Given data ->
—————
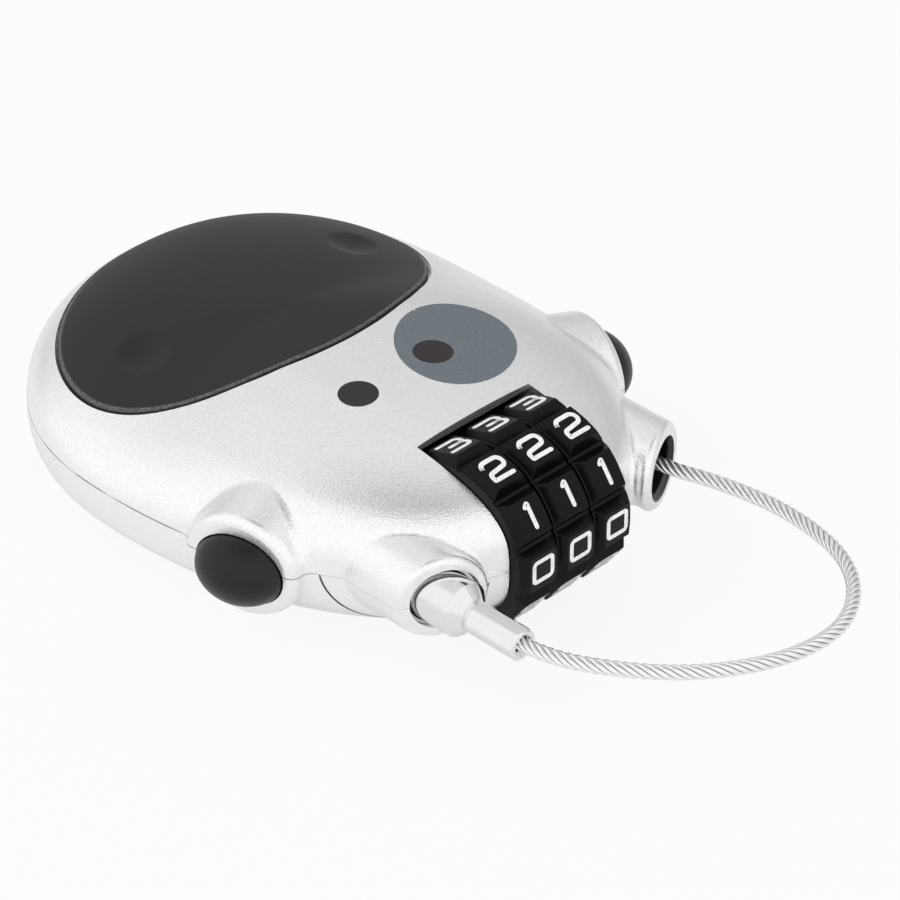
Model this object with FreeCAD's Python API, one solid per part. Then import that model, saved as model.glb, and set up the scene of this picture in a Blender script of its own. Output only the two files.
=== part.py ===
import FreeCAD, Part

import math
import os

V = FreeCAD.Vector

# Laptop cable lock with number dials: a pebble-shaped case with a grip pad, a steel cable on a
# spring-wound spool, and an end pin that locks in a socket beside the dials. Millimetres.
# While it is being built, X runs along the dial axle, the axle is at y = 0 and z = 0, +Y runs
# towards the grip pad and +Z is up. The parting plane of the case is z = 0. At the end every
# piece is set on the table with the case's middle over the origin.

# Case: an egg in plan, a flattened pebble in section
half_width = 31.8
widest_y = 37.6
rear_reach = 31.4
front_reach = 47.7
rear_squareness = 2.19
front_squareness = 2.14
crown_height = 11.48
side_roundness = 1.7
front_roundness = 3.31
rear_roundness = 2.93
belly_depth = 12.0
belly_roundness = 3.1
base_depth = 11.6
wall = 1.8
ring_points = 32
ring_steps = (10, 20, 30, 40, 50, 60, 70, 78, 84, 88)

# Dials and what turns with them
dial_count = 3
dial_pitch = 6.22
dial_width = 5.9
digits = 10
face_distance = 11.0
groove_radius = 9.9
face_half_height = 2.35
foot_half_height = 2.85
rim_band = 0.2
rim_radius = 10.1
left_bevel = 0.75
right_bevel = 0.9
dial_bore = 6.1
tumbler_radius = 6.0
tumbler_width = 5.6
key_width = 1.2
key_height = 0.8
washer_thickness = 0.5
washer_radius = 5.0

# Code spindle, which slides along the dial axle
spindle_radius = 1.9
spindle_fit = 0.07
release_travel = 1.6
fin_thickness = 0.8
fin_reach = 3.2
chamber_radius = 3.6
chamber_share = 3.6
collar_radius = 2.9
collar_thickness = 0.5
spindle_left = -13.1
spindle_right = 10.8
nipple_radius = 0.7
nipple_length = 0.8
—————
What the task asks ->
Write the data back out verbatim.

Task answer ->
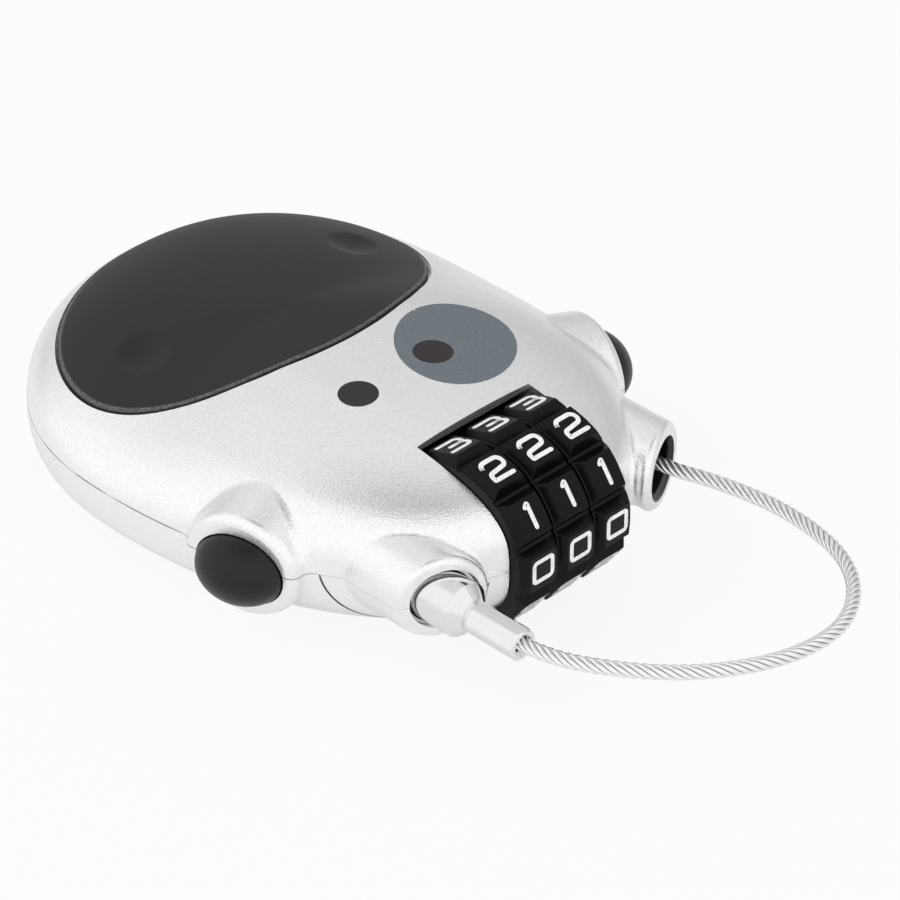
Model this object with FreeCAD's Python API, one solid per part. Then import that model, saved as model.glb, and set up the scene of this picture in a Blender script of its own. Output only the two files.
=== part.py ===
import FreeCAD, Part

import math
import os

V = FreeCAD.Vector

# Laptop cable lock with number dials: a pebble-shaped case with a grip pad, a steel cable on a
# spring-wound spool, and an end pin that locks in a socket beside the dials. Millimetres.
# While it is being built, X runs along the dial axle, the axle is at y = 0 and z = 0, +Y runs
# towards the grip pad and +Z is up. The parting plane of the case is z = 0. At the end every
# piece is set on the table with the case's middle over the origin.

# Case: an egg in plan, a flattened pebble in section
half_width = 31.8
widest_y = 37.6
rear_reach = 31.4
front_reach = 47.7
rear_squareness = 2.19
front_squareness = 2.14
crown_height = 11.48
side_roundness = 1.7
front_roundness = 3.31
rear_roundness = 2.93
belly_depth = 12.0
belly_roundness = 3.1
base_depth = 11.6
wall = 1.8
ring_points = 32
ring_steps = (10, 20, 30, 40, 50, 60, 70, 78, 84, 88)

# Dials and what turns with them
dial_count = 3
dial_pitch = 6.22
dial_width = 5.9
digits = 10
face_distance = 11.0
groove_radius = 9.9
face_half_height = 2.35
foot_half_height = 2.85
rim_band = 0.2
rim_radius = 10.1
left_bevel = 0.75
right_bevel = 0.9
dial_bore = 6.1
tumbler_radius = 6.0
tumbler_width = 5.6
key_width = 1.2
key_height = 0.8
washer_thickness = 0.5
washer_radius = 5.0

# Code spindle, which slides along the dial axle
spindle_radius = 1.9
spindle_fit = 0.07
release_travel = 1.6
fin_thickness = 0.8
fin_reach = 3.2
chamber_radius = 3.6
chamber_share = 3.6
collar_radius = 2.9
collar_thickness = 0.5
spindle_left = -13.1
spindle_right = 10.8
nipple_radius = 0.7
nipple_length = 0.8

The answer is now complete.